DATASET CONTENT:
▬▬▬▬▬▬

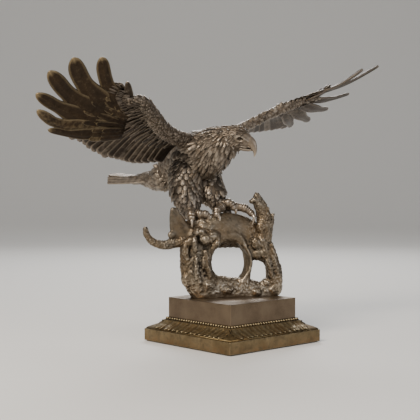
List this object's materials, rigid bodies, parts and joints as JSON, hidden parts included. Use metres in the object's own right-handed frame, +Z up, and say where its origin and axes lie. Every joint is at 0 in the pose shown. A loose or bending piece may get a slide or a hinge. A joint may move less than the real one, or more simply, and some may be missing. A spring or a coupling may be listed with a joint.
{
  "type": "bronze statuette",
  "caption": "Cast bronze eagle with raised wings on a pierced root, standing on a stepped square plinth with leaf and bead mouldings.",
  "frame": {"origin": "centre of the plinth's underside, on the felt's resting face", "axes": "+Z up, the eagle faces -Y, +X runs along the wingspan to the eagle's left wing"},
  "size_m": [0.4519, 0.262, 0.3223],
  "materials": {
    "felt": "pressed wool felt",
    "bronze_gold": "cast bronze, golden brown patina, waxed",
    "bronze_dark": "cast bronze, smooth brown patina, waxed",
    "bronze_root": "cast bronze, rough, grey-brown patina",
    "bronze_body": "cast bronze, chased, grey-brown patina",
    "bronze_light": "cast bronze, patina rubbed back to metal",
    "steel": "zinc-plated steel"
  },
  "bodies": {
    "root": {"felt_pad": "felt", "plinth_slab": "bronze_gold", "leaf_moulding": "bronze_gold", "bead_moulding": "bronze_gold", "plinth_block": "bronze_dark", "tie_bar": "steel", "tie_washers": "steel", "tie_nuts": "steel", "tie_studs": "steel", "root_trunk": "bronze_root", "root_curl": "bronze_root", "root_snag": "bronze_root", "root_pins": "steel", "right_foot": "bronze_light", "left_foot": "bronze_light", "leg_studs": "steel", "right_leg": "bronze_body", "left_leg": "bronze_body", "hip_pins": "steel", "torso": "bronze_body", "grub_screws": "steel", "head": "bronze_body", "right_wing": "bronze_body", "left_wing": "bronze_body", "tail": "bronze_body"}
  },
  "joints": []
}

▬▬▬▬▬▬

WHAT THIS TASK INVOLVES: Each line above must be printed exactly as it appears.

EXERCISE RESULT:
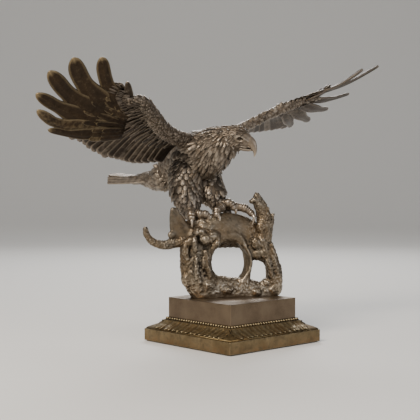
List this object's materials, rigid bodies, parts and joints as JSON, hidden parts included. Use metres in the object's own right-handed frame, +Z up, and say where its origin and axes lie. Every joint is at 0 in the pose shown. A loose or bending piece may get a slide or a hinge. A joint may move less than the real one, or more simply, and some may be missing. A spring or a coupling may be listed with a joint.
{
  "type": "bronze statuette",
  "caption": "Cast bronze eagle with raised wings on a pierced root, standing on a stepped square plinth with leaf and bead mouldings.",
  "frame": {"origin": "centre of the plinth's underside, on the felt's resting face", "axes": "+Z up, the eagle faces -Y, +X runs along the wingspan to the eagle's left wing"},
  "size_m": [0.4519, 0.262, 0.3223],
  "materials": {
    "felt": "pressed wool felt",
    "bronze_gold": "cast bronze, golden brown patina, waxed",
    "bronze_dark": "cast bronze, smooth brown patina, waxed",
    "bronze_root": "cast bronze, rough, grey-brown patina",
    "bronze_body": "cast bronze, chased, grey-brown patina",
    "bronze_light": "cast bronze, patina rubbed back to metal",
    "steel": "zinc-plated steel"
  },
  "bodies": {
    "root": {"felt_pad": "felt", "plinth_slab": "bronze_gold", "leaf_moulding": "bronze_gold", "bead_moulding": "bronze_gold", "plinth_block": "bronze_dark", "tie_bar": "steel", "tie_washers": "steel", "tie_nuts": "steel", "tie_studs": "steel", "root_trunk": "bronze_root", "root_curl": "bronze_root", "root_snag": "bronze_root", "root_pins": "steel", "right_foot": "bronze_light", "left_foot": "bronze_light", "leg_studs": "steel", "right_leg": "bronze_body", "left_leg": "bronze_body", "hip_pins": "steel", "torso": "bronze_body", "grub_screws": "steel", "head": "bronze_body", "right_wing": "bronze_body", "left_wing": "bronze_body", "tail": "bronze_body"}
  },
  "joints": []
}